Poagao's Journal

Absolutely Not Your Monkey

May 23 2015

Vietnam 2

I slept soundly at the Victory Hotel, probably due to the lack of the helicopters that featured so prominently in the advertising, but the musty, slightly less sucky room we ended up with also lacked hot water in the shower. Or much of any water, actually.

The hotel breakfast wasn’t bad; we sucked up some beef pho while a river of scooters flowed by, occasionally reaching up the sidewalk. A man who was apparently the late Isaac Asimov sat just behind me, and I couldn’t bring myself to ask Chenbl on exactly which plane the man existed. I do know that he was having toast.

It was muggy outside, muggy even by Taiwanese standards, when we set out, heading by the old presidential building and eventually across the street up to the cathedral. I say eventually because we spent a lot of time standing on the corner studying just how to cross a street here. It’s really an art; you have to pace yourself and appear unconcerned as you stride directly into the path of a hundred charging scooters, who (hopefully) all move around you in a potentially murderous ballet.

cathedralVarious tour groups milled around the cathedral and the adjacent old post office, which was architectually quite neat, and is apparently still a functioning post office, as well as a tourist market. A wedding photographer placed his subjects out into the street for a photo, but though he may have been hoping to sell a shot of a car accident, nothing untoward happened until an older European gentleman embarassed his wife by running up for a picture with the bride.

We walked down towards the river, intermittently passing and being passed by a group of Aussie retirees. A large construction site promised a working subway by 2018. The old buildings are shaded by lovely old trees, but the tone of the area got distinctly seedy as we approached the river, which I found surprising. Surely the river is the life of a city? But when we reached the river, the city just kind of…ended. Nothing was on the other side but empty fields. I don’t get it, is it haunted or something?

We walked back up towards the hotel, as we had to check out, but first stopping so I could sample some of the local Dunkin Donuts and get a drink (I know, I’m terrible, but the donuts weren’t bad, actually; better than the Taipei version that so deservedly failed), and to be told by the official Sony store that they are above selling such droll things as battery chargers.

Back at the Victory, we doused ourselves with cold water from the shower, as the day had become really hot, and checked out just in time to find that the water we drank from the fridge was actually taxed in such a convoluted way that they hotel staff had to spend a couple of minutes figuring out how much to charge us.
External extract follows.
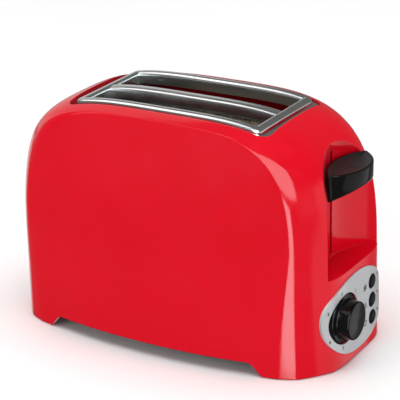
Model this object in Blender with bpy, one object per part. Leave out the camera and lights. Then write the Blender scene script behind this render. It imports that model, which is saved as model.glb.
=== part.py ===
"""Two-slice pop-up toaster with a gloss-red arched housing, built as separate named pieces.

Metres, +Z up, origin on the table under the middle of the toaster.
+X is the control end (lever, browning knob, buttons), -Y is the front.
"""
import math

import bmesh
import bpy
import numpy as np

# ---- housing form ---------------------------------------------------------------------------
HALF_LENGTH = 0.132          # middle to the end face at the shoulder of the arch
END_LEAN = 0.0010            # how much further out the end face stands at the table
SHOULDER_Z = 0.0432          # the arch starts to curve in above this height
CROWN_Z = 0.1784             # top of the arch
ARCH_POWER = 3.85            # superellipse power of the arch
BAND_HALF_TOP = 0.0543       # half width of the band that runs over the arch, at the top
BAND_HALF_END = 0.0481       # the same on the end faces
BAND_DROP_TOP = 0.0059       # crown of the band across its width, at the top
BAND_DROP_END = 0.0107       # the same on the end faces
CROWN_POWER_TOP = 2.2        # round crown across the top
CROWN_POWER_END = 5.0        # flatter crown across the end faces
PANEL_BULGE = 0.0212         # how far the front and rear panels bulge past the band
PANEL_PLAN_POWER = 2.15      # how square the panels are in plan
PANEL_RISE_POWER = 3.24      # how late the bulge fades out towards the top
WALL = 0.0025
HOLLOW_BOTTOM_Z = -0.004     # the hollow runs out through the open bottom
SMOOTH_DEG = 28
HOUSING_BOTTOM_Z = 0.0008
ARCH_STEPS = 18              # arch rows from the shoulder to the crown
ARCH_SAMPLES = 1200          # fine points the rows are picked from
TURN_WEIGHT = 0.06           # metres of arch that one radian of turning counts for
BAND_STEPS = 8
PANEL_STEPS = 16

# ---- cutters --------------------------------------------------------------------------------
WELD = 1e-5                  # vertices closer than this are merged after a cut
CUT_ABOVE = 0.03             # how far a cutter reaches past the crown
CUT_BELOW = 0.030            # how far the bread opening is cut down from the crown
SCOOP_CUT_Z = 0.21
RIGHT_CUT_X = (0.10, 0.16)   # reaches through the control end
LEFT_CUT_X = (-0.16, -0.11)  # reaches through the other end

# ---- bottom edge ----------------------------------------------------------------------------
FOOT_TIP_X = 0.093           # inner tip of each housing foot on the long sides
FOOT_RAMP = 0.014            # length of the curved ramp up to the raised edge
SIDE_EDGE_Z = 0.0105         # raised bottom edge of the long sides
NOTCH_DROP = 0.01            # the notch cutter reaches this far below the table

# ---- lever scoop ----------------------------------------------------------------------------
SCOOP_FLOOR_X = 0.1102
SCOOP_RADIUS = 0.0535
SCOOP_LEDGE_Z = 0.0708
SCOOP_STEPS = 23             # odd, so that the lever slot falls inside one facet
LEVER_SLOT_Z = (0.0730, 0.1506)
LEVER_SLOT_WIDTH = 0.0030
LEVER_SLOT_X = (0.09, 0.14)  # through the scoop wall

# ---- bread opening --------------------------------------------------------------------------
RIM_HALF_X = 0.0768
RIM_HALF_Y = 0.0410
RIM_CORNER = 0.006
RIM_WIDTH = 0.0072
RIM_HEIGHT = 0.0050
POCKET_DEPTH = 0.0062        # pocket floor below the crown line of the band
POCKET_END_MARGIN = 0.0062
POCKET_SIDE_MARGIN = 0.0022
POCKET_CORNER = 0.0085
FLANGE = 0.0008
RIM_LAP = 0.0040             # the rim covers this much of the housing round its opening
OPENING_CORNER = 0.005
FLANGE_LAP = 0.0030          # the flange reaches this far in under the bead
THROAT_CORNER = 0.0012
THROAT_DEPTH = 0.011
DIVIDER_HALF_Y = 0.0048
DIVIDER_DROP = 0.0018        # top of the divider below the crown line
DIVIDER_STATIONS = 15
RIM_LONG_STEPS = 10
RIM_CORNER_STEPS = 3
BITE = 0.0004                # overlap of pieces that are joined into one
GAP = 0.0003                 # clearance between touching pieces

# ---- lever and carriage ---------------------------------------------------------------------
LEVER_TOP_Z = 0.1440
LEVER_TIP = (0.1230, 0.0295)
LEVER_FRONT_X = 0.1390
LEVER_NOSE_HEIGHT = 0.0120
LEVER_SLOPE = 0.47           # how fast the underside falls towards the scoop floor
LEVER_CLEARANCE = 0.0014     # between the lever's back and the scoop wall
SOCKET_DEPTH = 0.0110        # the stem reaches this far past the scoop wall
CARRIAGE_X = (0.0955, 0.1005)
CARRIAGE_Z = (0.0700, 0.1330)
GUIDE_ROD_X = 0.0915
GUIDE_ROD_Z = (0.0155, 0.1600)
GUIDE_ROD_RADIUS = 0.0016
STEM_HALF_Y = 0.0008
STEM_Z = (0.1245, 0.1345)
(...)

Then we sat in the lobby while I emailed Prince Roy to see if he’d landed yet. When he replied in the affirmative, we proceeded to walk over to his place. This would have been about a 5-minute walk, but Chenbl had mistaken one end of the street for the other, so we walked the entire length of the street twice before actually finding the place.

Prince Roy has a very nice pad, I have to say. He took us out walking around the city, showing us some of the sights. We went to a sprawling market or two looking for jackets, and eventually ended up having some delicious chicken pho at an interesting old restaurant decorated with 50s-era tiles and mirrors.